THE UNIQUE TROUBLE WITH DRONES

Newsreel

By James Strauss

 

Elon Musk is afraid that the coming of A.I. (artificial intelligence) among machines will be the end of the human species.  Science Fiction stories have been replete with such applied beliefs (think Fred Saberhagen and his Berserker series back in the eighties, those machines with only one purpose…to get rid of humanity).

Drones are an extension of humankind’s reach.  First there were stones, then spears, then bows and arrows, then guns, artillery, rockets and so much more including even aircraft of all sorts.  Humankind has sought to extend its reach beyond arm’s length since it became sentient on the planet.  Is Elon right to worry?  Probably not, but the very definition of ‘artificial intelligence’ remains under continuing and serious discussion.  Right along with that phrase comes the following phrase: autonomous behavior.  Programming the machine to do certain things and then setting it loose to do that, without a human mental and vigilant connection, is probably more what Elon is worried about. Drones are generally dispatched in order to either discover something (reconnaissance) or to take something out (destructive).

President Obama was the first U.S. president to really have to deal with the drone situation.
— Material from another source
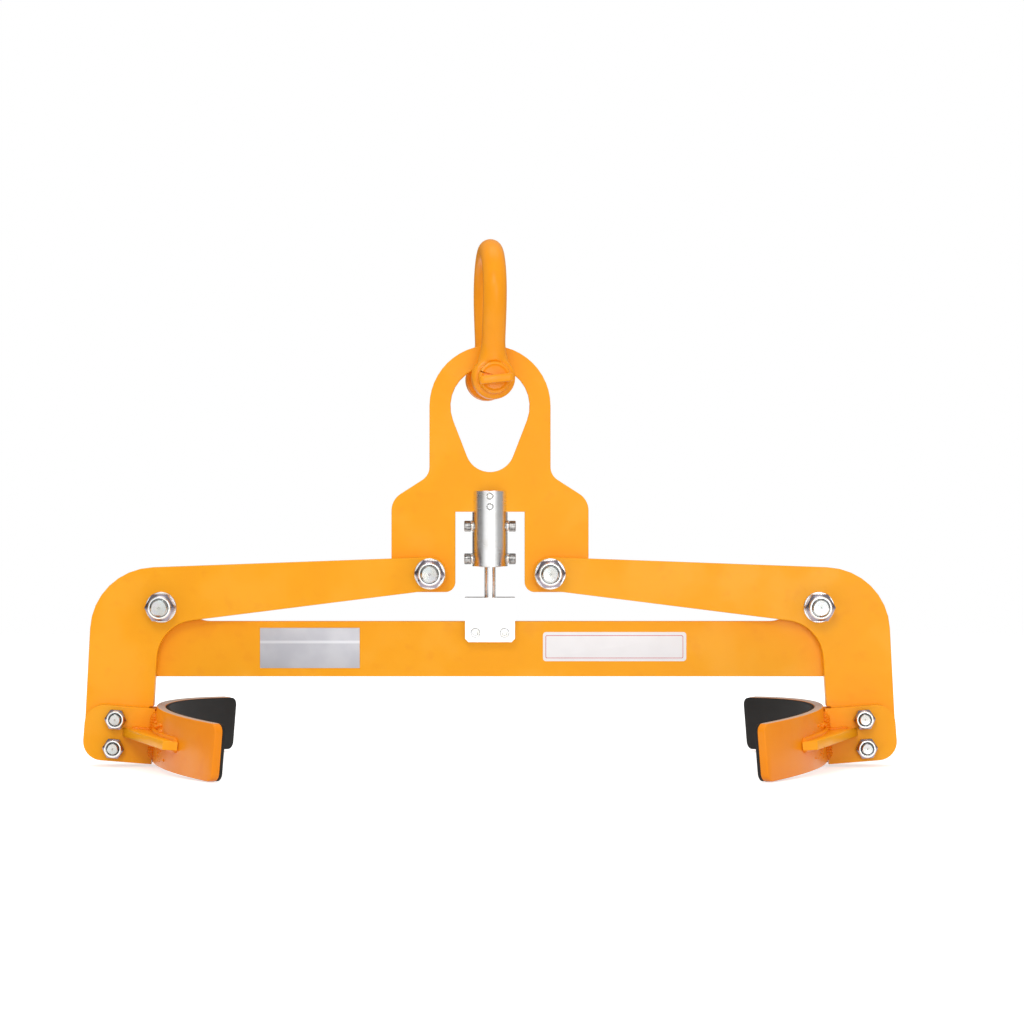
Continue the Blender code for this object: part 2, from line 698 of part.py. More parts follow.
def pear_outline(x, top_z):
    """Two circles joined by their common tangents, the wide one above."""
    touch = tangent_points(PEAR_TOP_RADIUS, PEAR_LOW_RADIUS, PEAR_SPAN)
    points = []
    steps = 18
    sweep_top = 2 * (math.pi - touch)
    for step in range(steps + 1):
        angle = -math.pi / 2 + touch + sweep_top * step / steps
        points.append((x + PEAR_TOP_RADIUS * math.cos(angle),
                       top_z + PEAR_TOP_RADIUS * math.sin(angle)))
    low_z = top_z - PEAR_SPAN
    for step in range(steps + 1):
        angle = -math.pi / 2 - touch + 2 * touch * step / steps
        points.append((x + PEAR_LOW_RADIUS * math.cos(angle),
                       low_z + PEAR_LOW_RADIUS * math.sin(angle)))
    return points


def lifter_outline():
    half = LIFTER_WIDTH / 2
    crown = LIFTER_EYE_RISE + half
    shoulder = LIFTER_SHOULDER_RISE
    foot = -LIFTER_FOOT_DROP
    right = [
        (LIFTER_SLOT_HALF, LIFTER_SLOT_RISE, 0.0),
        (LIFTER_SLOT_HALF, foot, LIFTER_FOOT_CORNER),
        (LIFTER_SHOULDER_HALF, foot, 0.0),
        (LIFTER_SHOULDER_HALF, shoulder, LIFTER_SHOULDER_FILLET),
        (half, shoulder + LIFTER_SHOULDER_DROP, LIFTER_WAIST_FILLET),
        (half, crown, half * 0.999),
    ]
    left = [(-x, z, radius) for x, z, radius in reversed(right)]
    return round_corners(right + left, 12)


def lifting_plate(lifter):
    outlines = [lifter_outline(), pear_outline(0.0, LIFTER_EYE_RISE)]
    for side in (LEFT, RIGHT):
        outlines.append(slot(side * INNER_PIN_X, 0.0, M16_HOLE / 2, PIN_SLOT_TRAVEL))
    for rise in SLEEVE_PIN_RISES:
        outlines.append(circle(0.0, LIFTER_SLOT_RISE + rise, SLEEVE_PIN / 2 + GAP, 12))
    plate("lifting_plate", outlines, BAR, lifter, PLATE_STEP)


def sleeve_top():
    return LIFTER_SLOT_RISE + SLEEVE_OVERLAP


def cam_screw_heights():
    upper = LIFTER_SLOT_RISE - CAM_SCREW_DEPTHS[0]
    lower = LIFTER_SLOT_RISE - CAM_SCREW_DEPTHS[1]
    return (("upper", upper), ("lower", lower))


def along_x(mesh, side, z):
    turn = Matrix.Rotation(side * math.pi / 2, 4, "Y")
    mesh.transform(Matrix.Translation((0.0, 0.0, z)) @ turn)
    return mesh


def sleeve(lifter):
    """A tube slotted at its top to straddle the plate, cross-drilled for pins and cam screws."""
    top = sleeve_top()
    bottom = top - SLEEVE_LENGTH
    tube = turned_mesh("sleeve", [(SLEEVE_BORE, bottom), (SLEEVE_RADIUS, bottom),
                                  (SLEEVE_RADIUS, top), (SLEEVE_BORE, top),
                                  (SLEEVE_BORE, bottom)], 32)
    wide = 2 * SLEEVE_RADIUS
    steps = [("DIFFERENCE", box_mesh("slot", (-wide, -BAR / 2 - GAP, LIFTER_SLOT_RISE - GAP),
                                     (wide, BAR / 2 + GAP, top + CUT)))]
    for rise in SLEEVE_PIN_RISES:
        steps.append(("DIFFERENCE", along_y(rod(-wide, wide, SLEEVE_PIN / 2 + GAP, 12), 0.0,
                                            LIFTER_SLOT_RISE + rise)))
    for _, height in cam_screw_heights():
        for side in (LEFT, RIGHT):
            hole = stepped_rod(SLEEVE_BORE / 2, SLEEVE_RADIUS - CAM_SEAT, wide,
                               CAM_SCREW / 2 + GAP, CAM_WASHER / 2 + GAP)
            steps.append(("DIFFERENCE", along_x(hole, side, height)))
    add_mesh("sleeve", combined("sleeve", tube, steps), STEEL, lifter, (0, PLATE_STEP, 0))


def sleeve_pins(lifter):
    reach = SLEEVE_RADIUS - SMALL_BEVEL
    for name, rise in zip(("lower", "upper"), SLEEVE_PIN_RISES):
        mesh = rod(-reach, reach, SLEEVE_PIN / 2, 12)
        place = (0, PLATE_STEP, LIFTER_SLOT_RISE + rise)
        add_mesh(f"sleeve_pin_{name}", mesh, ZINC, lifter, place, FACING_FRONT)


def cam_screws(lifter):
    """Socket screws through the sleeve's wall, whose tips work the cam head inside it."""
    top = CAM_SCREW_TOP
    head, shank = CAM_SCREW_HEAD / 2, CAM_SCREW / 2
    profile = [(0, CAM_SCREW_TIP), (shank, CAM_SCREW_TIP), (shank, CAM_SCREW_UNDER),
               (head, CAM_SCREW_UNDER), (head, top - SMALL_BEVEL), (head - SMALL_BEVEL, top),
               (0, top)]
    for place, height in cam_screw_heights():
        for side in (LEFT, RIGHT):
            name = f"{SIDE_NAMES[side]}_{place}"
            socket = hexagon_mesh("socket", 0.8 * CAM_SCREW, top - 0.5 * CAM_SCREW_HEAD_LENGTH,
                                  top + CUT)
            screw = combined("screw", turned_mesh("screw", profile, 16), [("DIFFERENCE", socket)])
            washer = plate_mesh("washer", [circle(0, 0, CAM_WASHER / 2, 16),
                                           circle(0, 0, CAM_SCREW / 2 + GAP, 16)],
                                CAM_WASHER_THICK)
            washer.transform(Matrix.Translation((0, 0, CAM_SCREW_SEAT + CAM_WASHER_THICK / 2)))
            at = (0, PLATE_STEP, height)
            turned = (0.0, side * math.pi / 2, 0.0)
            add_mesh(f"cam_screw_{name}", screw, BLACK_SCREW, lifter, at, turned)
            add_mesh(f"cam_washer_{name}", washer, ZINC, lifter, at, turned)


def index_rod(root, lifter_height):
    """The rod that turns in the saddle; its cam head lies between the two rows of screws."""
    base = beam_top() + GAP
    screw_top = lifter_height + cam_screw_heights()[1][1] + CAM_SCREW / 2
    head_low = screw_top + CAM_HEAD_CLEARANCE
    head_high = head_low + CAM_HEAD_HEIGHT
    shaft = turned_mesh("rod", [
        (0, base), (ROD_COLLAR_RADIUS, base), (ROD_COLLAR_RADIUS, base + ROD_COLLAR_LENGTH),
        (ROD_RADIUS, base + ROD_COLLAR_LENGTH), (ROD_RADIUS, head_high), (0, head_high),
    ], 20)
    half_width, half_length = CAM_HEAD_WIDTH / 2, CAM_HEAD_LENGTH / 2
    ramp, rise = CAM_RAMP_LENGTH, CAM_RAMP_RISE
    cam = [(-half_length, head_low + rise), (-half_length + ramp, head_low),
           (half_length, head_low), (half_length, head_high - rise),
           (half_length - ramp, head_high), (-half_length, head_high)]
    bar = plate_mesh("cam", [cam], 2 * half_width)
    bar.transform(Matrix.Rotation(math.pi / 2, 4, "Z") @ Matrix.Rotation(math.pi / 2, 4, "X"))
    mesh = combined("index_rod", shaft, [("UNION", bar)])
    add_mesh("index_rod", mesh, STEEL, root, (0, PLATE_STEP, 0))


def shackle_bow(shackle):
    """A bow in the local YZ plane: round wire from eye to eye, welded to two drilled eyes."""
    eye_y = SHACKLE_JAW / 2 + SHACKLE_EYE_THICK / 2
    wide = SHACKLE_BOW_WIDTH / 2
    crown = SHACKLE_HEIGHT - SHACKLE_WIRE / 2
    centre = crown - wide
    eye_top = SHACKLE_EYE / 2 - SHACKLE_ROOT
    path = []
    steps = 6
    for step in range(steps + 1):
        blend = step / steps
        ease = blend * blend * (3 - 2 * blend)
        path.append((eye_y + (wide - eye_y) * ease, eye_top + (centre - eye_top) * blend))
    arc = 16
    for step in range(1, arc):
        angle = math.pi * step / arc
        path.append((wide * math.cos(angle), centre + wide * math.sin(angle)))
    path += [(-y, z) for y, z in reversed(path[:steps + 1])]
    curve = bpy.data.curves.new("bow", "CURVE")
    curve.dimensions = "3D"
    curve.bevel_depth = SHACKLE_WIRE / 2
    curve.bevel_resolution = 3
    curve.use_fill_caps = True
    spline = curve.splines.new("POLY")
    spline.points.add(len(path) - 1)
    for point, (y, z) in zip(spline.points, path):
        point.co = (0.0, y, z, 1.0)
    guide = bpy.data.objects.new("bow_wire", curve)
    CUTTERS.objects.link(guide)
    bpy.context.view_layer.update()
    seen = guide.evaluated_get(bpy.context.evaluated_depsgraph_get())
    wire = bpy.data.meshes.new_from_object(seen)
    bpy.data.objects.remove(guide, do_unlink=True)
    weld(wire)
    steps = []
    for side in (LEFT, RIGHT):
        low, high = SHACKLE_JAW / 2, SHACKLE_JAW / 2 + SHACKLE_EYE_THICK
        radius = SHACKLE_EYE / 2
        eye = turned_mesh("eye", [(0, low), (radius, low), (radius, high - SHACKLE_EYE_BEVEL),
                                  (radius - SHACKLE_EYE_BEVEL, high), (0, high)], 24)
        steps.append(("UNION", facing_y(eye, side)))
    hole = SHACKLE_JAW / 2 + 2 * SHACKLE_EYE_THICK
    steps.append(("DIFFERENCE", facing_y(rod(-hole, hole, SHACKLE_PIN / 2 + GAP, 24), RIGHT)))
    add_mesh("shackle_bow", combined("shackle_bow", wire, steps), PAINT, shackle)


def facing_y(mesh, side):
    mesh.transform(Matrix.Rotation(-side * math.pi / 2, 4, "X"))
    return mesh


def shackle_pin(shackle):
    """The screw pin: its collar and flag are in front, and its end shows behind the rear eye."""
    outer = SHACKLE_JAW / 2 + SHACKLE_EYE_THICK
    seat = outer + GAP
    face = seat + SHACKLE_COLLAR_THICK
    pin, collar = SHACKLE_PIN / 2, SHACKLE_COLLAR / 2
    end = outer + SHACKLE_PIN_TAIL
    bevel = SHACKLE_PIN_BEVEL
    body = turned_mesh("pin", [(0, -end), (pin - bevel, -end), (pin, bevel - end), (pin, seat),
                               (collar, seat), (collar, face - CUT), (collar - CUT, face),
                               (0, face)], 24)
    half, tip = SHACKLE_FLAG_WIDTH / 2, face + SHACKLE_FLAG_LENGTH
    root = SHACKLE_FLAG_ROOT / 2
    flag = plate_mesh("flag", [round_corners([
        (-root, face - bevel, 0.0), (root, face - bevel, 0.0),
        (half, tip, SHACKLE_FLAG_CORNER), (-half, tip, SHACKLE_FLAG_CORNER)], 4)],
        SHACKLE_FLAG_THICK)
    flag.transform(Matrix.Rotation(SHACKLE_FLAG_TURN, 4, "Z")
                   @ Matrix.Rotation(math.pi / 2, 4, "X"))
    mesh = combined("shackle_pin", body, [("UNION", flag)])
    mesh.transform(Matrix.Rotation(math.pi / 2, 4, "X"))
    add_mesh("shackle_pin", mesh, PAINT, shackle)


def shackle_height():
    """The pin rests under the top of the pear-shaped hole."""
    return LIFTER_EYE_RISE + PEAR_TOP_RADIUS - SHACKLE_PIN / 2 - GAP


def lowest_point():
    bpy.context.view_layer.update()
    return min((item.matrix_world @ vert.co).z
               for item in PARTS.objects if item.type == "MESH"
               for vert in item.data.vertices)


def build():
    root = make_empty("lifter_frame", (0, 0, 0))
    cross_beam(root)
    saddle(root)
    for side in (LEFT, RIGHT):
        arm(side, root)
    height = inner_pin_height()
    lifter = make_empty("lifter_slide", (0, 0, height), root)
    lifting_plate(lifter)
    sleeve(lifter)
    sleeve_pins(lifter)
    cam_screws(lifter)
    index_rod(root, height)
    shackle = make_empty("shackle_hinge", (0, PLATE_STEP, shackle_height()), lifter,
                         yaw=SHACKLE_YAW)
    shackle_bow(shackle)
    shackle_pin(shackle)
    root.location.z = -lowest_point()
    bpy.context.view_layer.update()


build()
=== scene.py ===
"""Looks of the overhead drum lifter: powder coat, zinc, turned steel, rubber, welds and plates."""

import json
import math
import random

import bmesh
import bpy
from mathutils import Matrix, Vector


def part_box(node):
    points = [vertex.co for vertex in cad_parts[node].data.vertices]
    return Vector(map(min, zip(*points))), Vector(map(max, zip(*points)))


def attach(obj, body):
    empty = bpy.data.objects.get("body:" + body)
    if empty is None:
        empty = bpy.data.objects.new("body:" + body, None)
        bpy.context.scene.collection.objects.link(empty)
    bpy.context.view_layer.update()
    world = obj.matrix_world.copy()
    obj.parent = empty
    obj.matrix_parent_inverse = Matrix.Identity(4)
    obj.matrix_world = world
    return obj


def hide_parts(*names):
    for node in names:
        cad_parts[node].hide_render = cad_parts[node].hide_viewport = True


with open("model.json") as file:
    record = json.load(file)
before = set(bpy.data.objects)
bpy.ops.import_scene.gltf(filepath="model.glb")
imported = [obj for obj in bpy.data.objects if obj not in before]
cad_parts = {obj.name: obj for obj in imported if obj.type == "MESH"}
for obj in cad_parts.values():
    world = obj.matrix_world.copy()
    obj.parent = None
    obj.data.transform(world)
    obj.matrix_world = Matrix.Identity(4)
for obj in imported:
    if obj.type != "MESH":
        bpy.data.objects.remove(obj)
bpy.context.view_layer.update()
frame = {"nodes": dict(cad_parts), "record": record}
JOINTS = {joint["name"]: joint for joint in frame["record"]["behaviour"]["joints"]}

CAMERA_DISTANCE = 2.9
CAMERA_HEIGHT = 0.243
FOCAL_PIXELS = 3187
FRAME_PIXELS = 1024
CENTRE_PIXEL_X = 490
HORIZON_PIXEL_Y = 497
SENSOR = 36.0

OPEN_ANGLE = math.radians(4.5)
TOUCH = 0.0003
SHARP = 35.0
MANY_CORNERS = 9
SQUARE_ON = 0.9998
SIDES = {"left": -1, "right": 1}
FINE = 0.0002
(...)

Drones have a big advantage in one critical area.  The loss of a drone is the loss of a piece of equipment, not a human being. There’s little or no political kick-back to losing a drone, even if the loss is published. Part of the mystique of drones is the secrecy.  Obama, as president, twice approved the killing of American citizens abroad, as part of an intent to kill a terrorist, supposedly. There is no reason to presume that Obama was acting in what he saw as America’s best interest, but he committed murder, nevertheless.  Only by retroactively creating a ridiculous agreement that the president’s review actually meets the intent of the Constitution’s Fourth Amendment to have judicial review before the government can execute anyone allowed him not to be prosecuted.
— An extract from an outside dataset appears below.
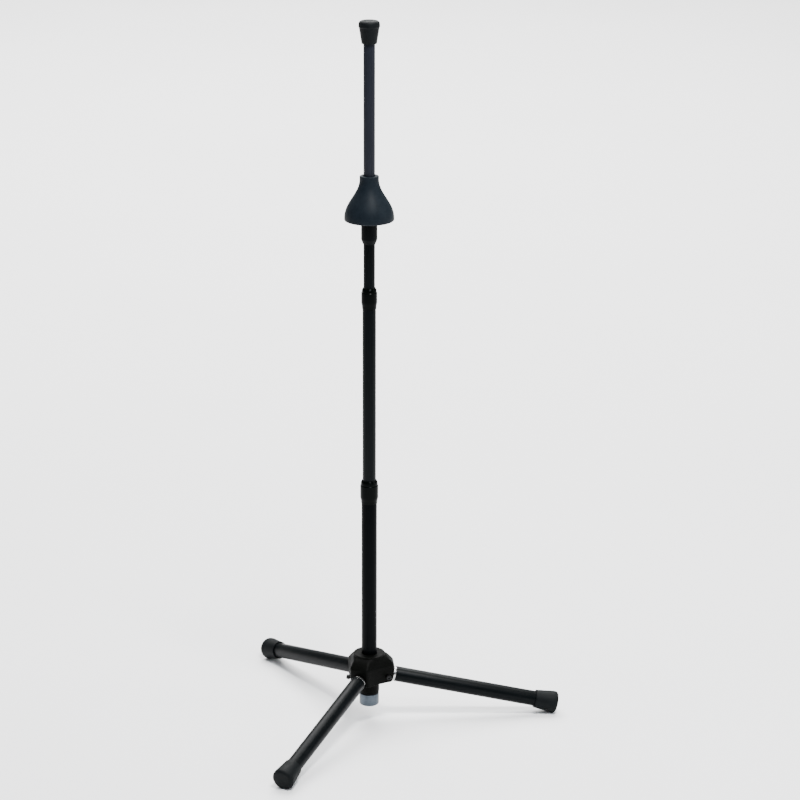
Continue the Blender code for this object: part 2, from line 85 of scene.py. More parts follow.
@dataclass(frozen=True)
class Axis:
    """A straight line that pieces are turned about; local Z runs along it."""

    origin: Vector
    direction: Vector

    def matrix(self) -> Matrix:
        """Local frame of the axis, as a world matrix; a vertical axis is not turned."""
        turn = UP.rotation_difference(self.direction).to_matrix().to_4x4()
        return Matrix.Translation(self.origin) @ turn

    def span(self, node: str) -> Span:
        """Measure a CAD node along this axis.

        Args:
            node: the CAD node's name.

        Returns:
            Its two ends along the axis and its largest distance from the axis.
        """
        inverse = self.matrix().inverted()
        local = [inverse @ vertex.co for vertex in frame["nodes"][node].data.vertices]
        heights = [point.z for point in local]
        radius = max(math.hypot(point.x, point.y) for point in local)
        return Span(min(heights), max(heights), radius)


def leg_direction(index: int) -> Vector:
    """Unit vector outwards along a leg, from the record's joint for that leg."""
    joint = next(j for j in frame["joints"] if j["name"] == f"leg_{index}_slide")
    return Vector(joint["axis"]).normalized()


def mast_axis() -> Axis:
    """The mast's axis, with its origin where the three leg axes meet it."""
    low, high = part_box("bottom_tube")
    centre = (low + high) / 2.0
    leg_low, leg_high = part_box("leg_tube_1")
    leg_centre = (leg_low + leg_high) / 2.0
    direction = leg_direction(1)
    run = (leg_centre.x - centre.x) / direction.x
    return Axis(Vector((centre.x, centre.y, leg_centre.z - run * direction.z)), UP)


# --------------------------------------------------------------------------------------
# Shader groups and finishes
# --------------------------------------------------------------------------------------
class Graph:
    """A node tree with short ways to add nodes and join them."""

    def __init__(self, tree: bpy.types.NodeTree) -> None:
        """Keep the tree that nodes are added to."""
        self.tree = tree

    def put(self, socket: Socket, value: Value) -> None:
        """Join another socket to this one, or set its constant.

        Args:
            socket: the input to fill.
            value: a socket to join, or a plain value.
        """
        if isinstance(value, bpy.types.NodeSocket):
            self.tree.links.new(value, socket)
        elif socket.type == "RGBA":
            socket.default_value = (*value, 1.0)
        else:
            socket.default_value = value

    def add(self, kind: str, settings: dict[str, object], inputs: Inputs) -> bpy.types.Node:
        """Add one node.

        Args:
            kind: Blender's name of the node type.
            settings: the node's own properties.
            inputs: values or sockets for its inputs.

        Returns:
            The new node.
        """
        node = self.tree.nodes.new(kind)
        for name, setting in settings.items():
            setattr(node, name, setting)
        for key, value in inputs.items():
            self.put(node.inputs[key], value)
        return node

    def math(self, operation: str, *values: Value, clamp: bool = False) -> Socket:
        """One Math node; returns its value."""
        settings = {"operation": operation, "use_clamp": clamp}
        return self.add("ShaderNodeMath", settings, dict(enumerate(values))).outputs[0]

    def vector(self, operation: str, *values: Value) -> bpy.types.Node:
        """One Vector Math node; returns the node, as its outputs differ."""
        return self.add("ShaderNodeVectorMath", {"operation": operation}, dict(enumerate(values)))

    def noise(self, vector: Value, scale: Value, detail: float, distortion: float = 0.0) -> Socket:
        """Noise between 0 and 1 about a mean of one half."""
        inputs = {"Vector": vector, "Scale": scale, "Detail": detail, "Distortion": distortion}
        return self.add("ShaderNodeTexNoise", {}, inputs).outputs["Fac"]

    def remap(
        self, value: Value, low: float, high: float, to_low: Value = 0.0, to_high: Value = 1.0,
    ) -> Socket:
        """Spread a range of a value over another range, held at its ends.

        Args:
            value: the value to spread.
            low: input that gives to_low.
            high: input that gives to_high.
            to_low: result at the low end.
            to_high: result at the high end.

        Returns:
            The remapped value.
        """
        inputs = {"Value": value, "From Min": low, "From Max": high, "To Min": to_low, "To Max": to_high}
        return self.add("ShaderNodeMapRange", {"clamp": True}, inputs).outputs["Result"]

    def mix(self, factor: Value, first: Value, second: Value) -> Socket:
        """Blend two colours by a mask."""
        node = self.add("ShaderNodeMix", {"data_type": "RGBA"}, {0: factor, 6: first, 7: second})
        return node.outputs[2]


class Grain(Enum):
    """How a surface was made, which decides its fine marks."""

    DRAWN = "drawn_lines"
    TURNED = "turned_rings"
    MOULDED = "moulded_texture"
    POLISHED = "polished_flow"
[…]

Drones are dispatched from all over the world.  President Biden just signed another agreement to control their use. He did not sign an agreement to be less secret or more forthright in their use or any revelations about that use, even after the fact.  Today, drone operator’s acting at a control desk in Virginia or Texas can control, and kill with, drones launched in almost any part of the world.  What’s the real danger little discussed?  There will come a time when all countries and leaders have advanced drones and can use them in the same way.  There are no agreements existent allowing the U.S. to use drones for surveillance almost anywhere in the world, and no agreements allowing for the killing of foreign citizens in their own home countries either.  That establishes a trend, so far totally protected because the U.S. is so powerful that no other country has, as of yet, exercised the aggressiveness and temerity to send drones to kill citizens living inside the boarders of the United States.  That such a time will come is part of what the genius of an Elon Musk can see, although the message of his words is a bit garbled.

The difference between having some drone operator remotely operating a vehicle thousands of miles away is still not the same as sending a drone with programmed instructions to kill someone far away.   Kamikaze aircraft in WWII were much feared, as have been suicide bombers all over the Middle East.  We humans are not ready and not adjusting well to the extension of human violence beyond our control.  The very reason for all the secrecy is what Musk is talking about.  The word driving the emotion, and therefore the actions behind the drone phenomenon is fear.  Fear of machinery beginning to perform beyond the barriers of what humans understand and fear of being discovered at being afraid of such knowledge and applying it.  It’s too soon to make any decision about whether Elon is right to express his fear of such things, but it pays now to carefully consider just how deeply into the autonomy of these new ‘potential berserkers’ the species wants to accept going.